To summarize: any individual federation can leave CONCACAF of their own free will. An attempt to join CONMEBOL, however, would be met with objection from both CONCACAF (especially if one of their “cash cows” tries to bolt) and FIFA (in order to keep a key voting bloc happy), leaving the CONCACAF deserter as a footballing pariah. So, for you separatists: how does playing non-aligned World Cup matches with the Turkish Republic of Northern Cyprus and Zanzibar sound?
Ok, so how about blowing up CONCACAF itself? Article 14.c of the CONCACAF Statutes addresses the necessary procedure for its dissolution. The move would have to be made during an Extraordinary Congress, which requires the attendance of at least 75 percent of the affiliated Associations; and the decision to dissolve CONCACAF also requires the agreement of 75 percent of the affiliated Associations.
A quick bit of math: CONCACAF is made up of 40 Associations (35 full members and five associate members). The United States, Mexico, Canada and the UNCAF member nations comprise 10 associations in total. You can see where I am going with this: in order to get the 75-percent majority necessary to disband CONCACAF, at least 20 Caribbean FAs have to be on board. Now, imagine telling those 20 FAs that you need their help, and that your grand scheme involves abandoning them to scrap for a half-spot in the World Cup finals, while you in North and Central America keep your money and go on to bigger and better things.
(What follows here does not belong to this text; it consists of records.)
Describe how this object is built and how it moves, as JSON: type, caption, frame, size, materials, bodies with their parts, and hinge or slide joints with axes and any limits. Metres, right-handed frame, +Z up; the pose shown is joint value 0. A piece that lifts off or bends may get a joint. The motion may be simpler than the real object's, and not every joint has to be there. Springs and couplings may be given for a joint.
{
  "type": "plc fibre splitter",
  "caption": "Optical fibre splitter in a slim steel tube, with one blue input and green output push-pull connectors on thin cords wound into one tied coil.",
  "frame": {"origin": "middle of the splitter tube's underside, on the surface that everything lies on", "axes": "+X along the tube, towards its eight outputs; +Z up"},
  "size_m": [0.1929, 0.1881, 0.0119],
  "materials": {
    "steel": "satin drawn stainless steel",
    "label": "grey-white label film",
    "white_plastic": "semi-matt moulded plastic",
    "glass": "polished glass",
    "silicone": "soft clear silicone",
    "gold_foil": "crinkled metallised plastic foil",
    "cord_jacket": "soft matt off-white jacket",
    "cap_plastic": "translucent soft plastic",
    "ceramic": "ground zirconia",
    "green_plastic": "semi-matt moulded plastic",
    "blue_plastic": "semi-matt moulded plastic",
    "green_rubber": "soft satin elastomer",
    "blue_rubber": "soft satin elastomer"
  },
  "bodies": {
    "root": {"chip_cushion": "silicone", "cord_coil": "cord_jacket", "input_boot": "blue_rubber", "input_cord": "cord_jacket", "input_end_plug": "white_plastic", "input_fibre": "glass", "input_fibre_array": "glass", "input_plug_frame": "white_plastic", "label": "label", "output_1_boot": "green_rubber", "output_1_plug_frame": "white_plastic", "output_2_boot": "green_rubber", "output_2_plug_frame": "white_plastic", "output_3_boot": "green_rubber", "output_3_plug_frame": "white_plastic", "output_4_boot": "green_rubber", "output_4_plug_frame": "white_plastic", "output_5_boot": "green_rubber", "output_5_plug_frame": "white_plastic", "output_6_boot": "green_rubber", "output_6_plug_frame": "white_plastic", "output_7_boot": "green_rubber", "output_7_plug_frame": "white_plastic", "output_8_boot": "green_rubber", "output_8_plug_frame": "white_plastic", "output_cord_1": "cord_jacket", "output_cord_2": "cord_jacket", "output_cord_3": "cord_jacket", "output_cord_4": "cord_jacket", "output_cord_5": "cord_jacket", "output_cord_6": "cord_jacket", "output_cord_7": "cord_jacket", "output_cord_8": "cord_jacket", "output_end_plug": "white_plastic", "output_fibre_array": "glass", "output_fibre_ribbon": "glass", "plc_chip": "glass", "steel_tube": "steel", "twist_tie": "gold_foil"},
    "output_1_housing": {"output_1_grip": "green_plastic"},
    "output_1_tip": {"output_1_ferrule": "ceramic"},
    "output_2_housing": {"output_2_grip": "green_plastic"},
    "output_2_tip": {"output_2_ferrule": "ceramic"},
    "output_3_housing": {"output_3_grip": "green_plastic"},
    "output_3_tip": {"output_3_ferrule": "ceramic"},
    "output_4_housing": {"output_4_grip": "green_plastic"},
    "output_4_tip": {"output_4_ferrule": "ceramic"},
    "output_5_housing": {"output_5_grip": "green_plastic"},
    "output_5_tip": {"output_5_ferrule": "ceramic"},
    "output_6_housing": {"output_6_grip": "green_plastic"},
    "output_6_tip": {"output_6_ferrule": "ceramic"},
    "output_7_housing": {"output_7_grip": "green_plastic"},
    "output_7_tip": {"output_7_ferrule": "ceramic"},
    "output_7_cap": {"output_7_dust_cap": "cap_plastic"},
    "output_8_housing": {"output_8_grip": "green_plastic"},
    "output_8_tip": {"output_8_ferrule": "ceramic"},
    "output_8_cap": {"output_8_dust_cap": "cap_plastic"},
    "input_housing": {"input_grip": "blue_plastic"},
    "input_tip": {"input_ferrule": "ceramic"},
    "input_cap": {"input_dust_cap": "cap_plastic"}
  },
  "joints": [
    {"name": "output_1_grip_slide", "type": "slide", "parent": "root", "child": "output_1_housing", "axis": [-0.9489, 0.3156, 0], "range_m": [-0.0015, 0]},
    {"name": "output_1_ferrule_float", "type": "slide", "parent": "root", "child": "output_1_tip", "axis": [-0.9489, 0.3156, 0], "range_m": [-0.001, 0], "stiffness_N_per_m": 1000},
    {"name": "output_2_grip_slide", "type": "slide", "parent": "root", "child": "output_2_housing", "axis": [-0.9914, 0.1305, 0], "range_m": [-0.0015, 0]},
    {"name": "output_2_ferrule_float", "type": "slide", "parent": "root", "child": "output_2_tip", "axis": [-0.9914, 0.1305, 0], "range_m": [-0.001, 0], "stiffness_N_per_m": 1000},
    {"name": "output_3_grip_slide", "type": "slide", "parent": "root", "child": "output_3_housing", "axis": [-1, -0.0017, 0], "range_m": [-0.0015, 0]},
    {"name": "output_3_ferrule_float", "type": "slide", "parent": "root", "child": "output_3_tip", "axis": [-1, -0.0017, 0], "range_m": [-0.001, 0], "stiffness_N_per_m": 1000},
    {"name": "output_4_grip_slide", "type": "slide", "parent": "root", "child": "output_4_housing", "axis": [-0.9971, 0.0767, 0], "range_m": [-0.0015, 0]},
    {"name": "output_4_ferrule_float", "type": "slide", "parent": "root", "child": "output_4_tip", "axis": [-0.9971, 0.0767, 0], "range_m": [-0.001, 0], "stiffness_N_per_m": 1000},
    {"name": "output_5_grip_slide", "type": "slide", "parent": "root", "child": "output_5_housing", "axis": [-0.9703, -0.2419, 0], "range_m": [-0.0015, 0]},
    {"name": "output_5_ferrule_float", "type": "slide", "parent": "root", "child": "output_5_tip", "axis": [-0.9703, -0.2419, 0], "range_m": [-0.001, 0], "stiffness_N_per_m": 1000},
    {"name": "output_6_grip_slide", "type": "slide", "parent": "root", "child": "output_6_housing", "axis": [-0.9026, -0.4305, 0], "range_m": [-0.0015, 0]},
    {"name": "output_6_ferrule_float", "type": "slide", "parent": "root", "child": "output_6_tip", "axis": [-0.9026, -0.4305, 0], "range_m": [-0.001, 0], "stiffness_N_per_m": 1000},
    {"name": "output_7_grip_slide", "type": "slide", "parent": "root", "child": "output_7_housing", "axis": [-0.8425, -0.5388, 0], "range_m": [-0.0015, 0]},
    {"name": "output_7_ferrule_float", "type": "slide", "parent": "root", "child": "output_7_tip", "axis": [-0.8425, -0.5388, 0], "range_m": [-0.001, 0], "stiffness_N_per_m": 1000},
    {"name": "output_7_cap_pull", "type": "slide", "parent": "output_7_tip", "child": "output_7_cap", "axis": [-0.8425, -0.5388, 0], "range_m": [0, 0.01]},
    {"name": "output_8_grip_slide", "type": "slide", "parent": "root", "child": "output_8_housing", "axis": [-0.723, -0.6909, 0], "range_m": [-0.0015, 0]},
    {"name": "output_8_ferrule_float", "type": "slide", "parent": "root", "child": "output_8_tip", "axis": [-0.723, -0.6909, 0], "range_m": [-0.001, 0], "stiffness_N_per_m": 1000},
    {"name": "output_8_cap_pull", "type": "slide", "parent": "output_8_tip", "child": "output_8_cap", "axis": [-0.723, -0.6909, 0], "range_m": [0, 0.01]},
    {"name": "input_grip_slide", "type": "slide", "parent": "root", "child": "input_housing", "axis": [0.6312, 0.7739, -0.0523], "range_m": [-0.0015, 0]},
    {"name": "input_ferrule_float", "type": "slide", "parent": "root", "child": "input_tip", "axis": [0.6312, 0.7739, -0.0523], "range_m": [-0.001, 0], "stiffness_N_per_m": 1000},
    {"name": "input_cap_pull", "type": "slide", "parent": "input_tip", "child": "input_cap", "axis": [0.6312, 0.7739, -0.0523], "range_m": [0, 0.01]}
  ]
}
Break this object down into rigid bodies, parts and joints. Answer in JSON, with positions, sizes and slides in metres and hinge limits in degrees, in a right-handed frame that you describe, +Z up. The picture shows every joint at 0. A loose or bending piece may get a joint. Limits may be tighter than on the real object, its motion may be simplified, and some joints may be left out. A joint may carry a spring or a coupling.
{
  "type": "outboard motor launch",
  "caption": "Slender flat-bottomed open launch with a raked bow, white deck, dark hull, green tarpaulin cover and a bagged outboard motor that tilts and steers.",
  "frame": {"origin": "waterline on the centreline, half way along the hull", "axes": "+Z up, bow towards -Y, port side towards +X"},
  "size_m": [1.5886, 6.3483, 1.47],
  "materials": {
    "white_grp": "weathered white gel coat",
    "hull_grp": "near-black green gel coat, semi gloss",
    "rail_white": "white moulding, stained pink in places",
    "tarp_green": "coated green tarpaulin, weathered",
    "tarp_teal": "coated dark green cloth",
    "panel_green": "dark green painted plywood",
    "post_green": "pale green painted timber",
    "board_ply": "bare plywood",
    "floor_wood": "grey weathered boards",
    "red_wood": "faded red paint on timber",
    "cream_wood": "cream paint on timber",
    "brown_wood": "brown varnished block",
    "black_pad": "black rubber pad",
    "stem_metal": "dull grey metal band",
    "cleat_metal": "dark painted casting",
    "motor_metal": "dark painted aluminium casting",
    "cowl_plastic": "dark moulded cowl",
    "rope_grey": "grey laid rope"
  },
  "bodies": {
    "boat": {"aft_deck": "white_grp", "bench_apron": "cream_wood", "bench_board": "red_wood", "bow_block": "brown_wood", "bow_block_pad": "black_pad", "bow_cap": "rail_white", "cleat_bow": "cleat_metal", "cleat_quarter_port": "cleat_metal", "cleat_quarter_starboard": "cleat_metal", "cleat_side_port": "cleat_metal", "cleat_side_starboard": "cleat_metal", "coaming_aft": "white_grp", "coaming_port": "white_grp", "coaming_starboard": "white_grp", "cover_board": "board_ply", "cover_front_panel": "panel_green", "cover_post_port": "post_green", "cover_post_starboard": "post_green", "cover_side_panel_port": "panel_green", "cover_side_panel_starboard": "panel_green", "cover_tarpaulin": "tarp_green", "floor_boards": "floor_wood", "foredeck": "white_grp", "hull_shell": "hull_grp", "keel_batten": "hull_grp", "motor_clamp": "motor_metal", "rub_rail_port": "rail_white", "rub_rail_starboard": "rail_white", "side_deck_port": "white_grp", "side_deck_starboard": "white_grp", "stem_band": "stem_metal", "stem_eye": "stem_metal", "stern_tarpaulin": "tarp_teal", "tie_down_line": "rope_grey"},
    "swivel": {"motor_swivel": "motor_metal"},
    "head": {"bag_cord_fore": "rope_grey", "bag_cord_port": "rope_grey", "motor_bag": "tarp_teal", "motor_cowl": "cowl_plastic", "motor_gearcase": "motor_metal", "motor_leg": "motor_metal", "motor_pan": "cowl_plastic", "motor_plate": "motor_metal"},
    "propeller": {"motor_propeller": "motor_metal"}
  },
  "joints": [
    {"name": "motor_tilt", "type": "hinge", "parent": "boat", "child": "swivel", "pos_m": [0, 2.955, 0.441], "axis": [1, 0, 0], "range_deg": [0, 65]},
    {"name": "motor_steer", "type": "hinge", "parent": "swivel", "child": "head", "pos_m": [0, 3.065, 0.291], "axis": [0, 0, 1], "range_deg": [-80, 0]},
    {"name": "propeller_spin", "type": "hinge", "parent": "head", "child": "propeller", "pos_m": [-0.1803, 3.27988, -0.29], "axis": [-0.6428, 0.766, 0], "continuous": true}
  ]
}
How do you think that would pan out?
So, for those of you who support Mexico, the United States, Canada or one of the Central American nations, the end of the matter is this:
You’re in CONCACAF.
The Caribbean is here to stay.
And you aren’t going anywhere without them.
Deal with it.
Lastly, as an interesting side note: Article 3.10 of the CONCACAF Statutes specifies that 30 days’ notice must be provided before conducting a draw for any tournament, in order to allow any member associations to “be present if they wish to do so.” That is, if the FMF, the Canadian Soccer Association or anyone else wants to make sure that the Gold Cup or CCL draw is not rigged, they have every right to send someone to Miami to see it happen live.